One of the reasons I left big journalism was that I could see that to try to build a career in this kind of journalism would require continuously trading in these forms of stereotypes and narrative storytelling that kept people in these predefined roles of weakness to make their stories heard — I just couldn’t do it.

Epicenter: So what drew you and continues to draw you to community journalism?

[Some of it likely stemmed] from talking to my parents about their experience in Indonesia, which was a very tumultuous period of active disinformation. I always got the sense that information integrity was very, important for the quality of a nation and a culture in a community. And there was the smell of the printing press. And my hometown newspaper was a central force for good, and I felt that, I saw it. Even if in my family we weren’t the most avid subscribers, not at the pep rallies, I saw the power that a journalistic community resource can have. 

At the time I did a story on this Mexican grocery that opened up in my hometown. Just by doing the story, you’re introducing this new store in a very Black and white defined town. I remember going and talking to the store owner.
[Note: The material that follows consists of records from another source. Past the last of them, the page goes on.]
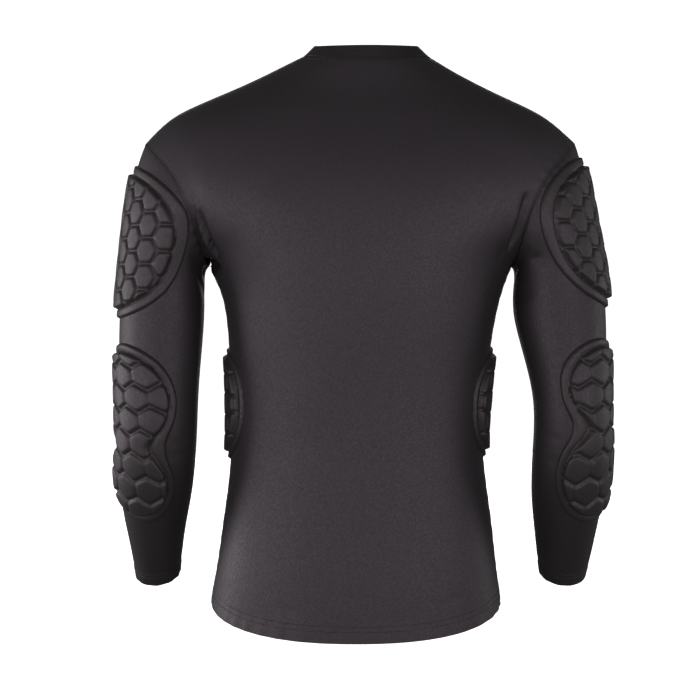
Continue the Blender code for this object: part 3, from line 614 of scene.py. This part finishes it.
def pad_lift(p, q, edge, cells):
    """Height of the pad's face over the cloth."""
    inside = -edge(p, q)
    rim = np.clip(inside / FLANGE_ROUNDING, 0, 1)
    across = np.clip(inside / cells.flange, 0, 1)
    bead = np.sqrt(1 - np.abs(2 * across - 1) ** cells.flange_power)
    edge_rise = FLANGE_EDGE_SHARE * np.sqrt(1 - (1 - rim) ** 2)
    flange = FLANGE_LIFT * (edge_rise + (1 - FLANGE_EDGE_SHARE) * bead)
    within = inside - cells.flange - GROOVE / 2
    depth = soft_least(cell_depth(p, q, cells), within, CELL_EDGE_BLEND)
    rise = np.clip(depth / CELL_SHOULDER, 0, 1)
    dome = CELL_DOME * np.clip(depth / (0.8 * cells.size), 0, 1)
    crown = (1 - CELL_DOME) * (1 - (1 - rise) ** CELL_ROUNDING) + dome
    step = np.clip(within / PAD_STEP, 0, 1)
    low = FLANGE_EDGE_SHARE * FLANGE_LIFT
    floor = (GROOVE_FLOOR - low) * step * step * (3 - 2 * step)
    return flange + floor + (CELL_LIFT - low - floor) * crown


def make_pad(name, side, ray, tree, edge, half_size, centre_q, cells):
    """A pad from a flat grid trimmed to its outline, laid on the cloth and raised into cells."""
    wide, tall = half_size
    only_nothing()
    bpy.ops.mesh.primitive_grid_add(
        x_subdivisions=round(2 * wide / PAD_SPACING),
        y_subdivisions=round(2 * tall / PAD_SPACING),
        size=2,
        location=(0, 0, 0),
    )
    sheet = bpy.context.object
    flat = places_of(sheet.data) * (wide, tall, 0) + (0, centre_q, 0)
    set_places(sheet.data, flat)
    outside = edge(flat[:, 0], flat[:, 1]) > -PAD_TRIM_SHARE * PAD_SPACING
    bpy.ops.object.mode_set(mode="EDIT")
    bpy.ops.mesh.select_mode(type="VERT")
    bpy.ops.mesh.select_all(action="DESELECT")
    bpy.ops.object.mode_set(mode="OBJECT")
    sheet.data.vertices.foreach_set("select", outside)
    bpy.ops.object.mode_set(mode="EDIT")
    bpy.ops.mesh.delete(type="VERT")
    bpy.ops.object.mode_set(mode="OBJECT")

    mesh = sheet.data
    flat = places_of(mesh)
    p, q = flat[:, 0].copy(), flat[:, 1].copy()
    faces = [tuple(face.vertices) for face in mesh.polygons]
    rim = rim_order(faces)
    for _ in range(3):
        gap = edge(p[rim], q[rim])
        slope_p = (edge(p[rim] + SLOPE_STEP, q[rim]) - gap) / SLOPE_STEP
        slope_q = (edge(p[rim], q[rim] + SLOPE_STEP) - gap) / SLOPE_STEP
        steep = slope_p**2 + slope_q**2
        p[rim] -= gap * slope_p / steep
        q[rim] -= gap * slope_q / steep

    starts, directions = ray(side, p, q)
    base = [
        tree.ray_cast(Vector(start), Vector(direction))[0] or start
        for start, direction in zip(starts, directions)
    ]
    set_places(mesh, np.array([tuple(place) for place in base]))
    normals = normals_of(mesh)
    if (normals * directions).sum() < 0:
        normals = -normals
        faces = [tuple(reversed(face)) for face in faces]
        rim = rim[::-1]
    base = places_of(mesh)
    bpy.data.objects.remove(sheet)

    lift = PAD_SEAT + pad_lift(p, q, edge, cells)
    count = len(base)
    top, under = base + normals * lift[:, None], base + normals * PAD_SEAT * 0.5
    faces = faces + [tuple(count + k for k in reversed(face)) for face in faces]
    for a, b in zip(rim, rim[1:] + rim[:1]):
        faces.append((b, a, count + a, count + b))
    piece = new_object(name, mesh_from(name, np.concatenate([top, under]), faces))
    only(piece)
    bpy.ops.object.shade_smooth_by_angle(angle=math.radians(80))
    return piece


def rim_order(faces):
    """The outline of a patch of faces as one loop of point numbers, the faces on its left."""
    onward = {}
    sides = {(a, b) for face in faces for a, b in zip(face, face[1:] + face[:1])}
    for a, b in sides:
        if (b, a) not in sides:
            onward[a] = b
    start = min(onward)
    loop = [start]
    while onward[loop[-1]] != start:
        loop.append(onward[loop[-1]])
    return loop


# Stitching


def spaced(line, pitch):
    """Points at an even pitch along a line of points."""
    points = np.array([tuple(p) for p in line])
    reach = np.concatenate([[0], np.cumsum(np.linalg.norm(np.diff(points, axis=0), axis=1))])
    at = np.linspace(0, reach[-1], max(int(reach[-1] / pitch), 2))
    return np.stack([np.interp(at, reach, points[:, k]) for k in range(3)], axis=1)


def beside_line(line, tree, offset, inward):
    """A line moved sideways over the cloth. inward gives, for a point, a place on the wanted side."""
    moved = []
    count = len(line)
    for k, place in enumerate(line):
        place = Vector(place)
        before, after = Vector(line[max(k - 1, 0)]), Vector(line[min(k + 1, count - 1)])
        normal = tree.find_nearest(place)[1]
        across = (after - before).cross(normal).normalized()
        if across.dot(Vector(inward(place)) - place) < 0:
            across.negate()
        moved.append(tree.find_nearest(place + across * offset)[0])
    return moved


def add_stitches(store, pairs, tree):
    """Adds a slim six-sided stitch between each pair of places, lying on the cloth."""
    points, faces = store
    for a, b in pairs:
        a, b = Vector(a), Vector(b)
        hit = tree.find_nearest((a + b) / 2)
        normal = hit[1]
        along = b - a
        across = along.cross(normal).normalized() * STITCH_WIDTH / 2
        middle = hit[0] + normal * STITCH_SEAT
        half = along * STITCH_HALF_SHARE
        s = len(points)
        points += [middle - half, middle + half]
        for share in (-0.5, 0.5):
            points.append(middle + half * share - across)
            points.append(middle + half * share + normal * STITCH_RISE)
            points.append(middle + half * share + across)
        faces += [
            (s, s + 3, s + 2), (s, s + 4, s + 3), (s, s + 2, s + 4),
            (s + 2, s + 3, s + 6, s + 5), (s + 3, s + 4, s + 7, s + 6), (s + 4, s + 2, s + 5, s + 7),
            (s + 1, s + 5, s + 6), (s + 1, s + 6, s + 7), (s + 1, s + 7, s + 5),
        ]


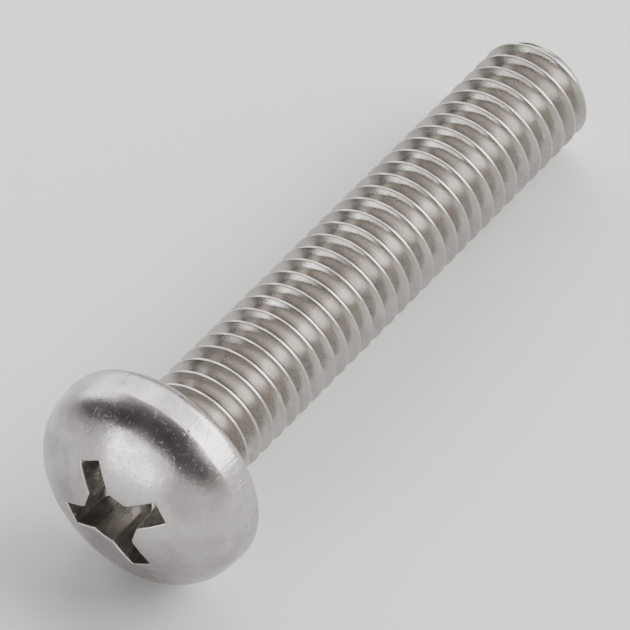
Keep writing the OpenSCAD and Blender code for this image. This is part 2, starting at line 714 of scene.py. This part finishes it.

I didn’t know any Spanish, and it was probably not the best reporting work I did, but I remember thinking, ‘oh, this person seems so happy just to be asked questions about who they are.’ There’s this concept that a performance artist friend had said to me not too long ago, about how you get from this notion that you’re disinvited to being the person who’s doing the inviting. Power to me revolved around some source of information. If you had control over who and how knowledge is distributed, you could really transform a lot of things about communities, for good and for bad.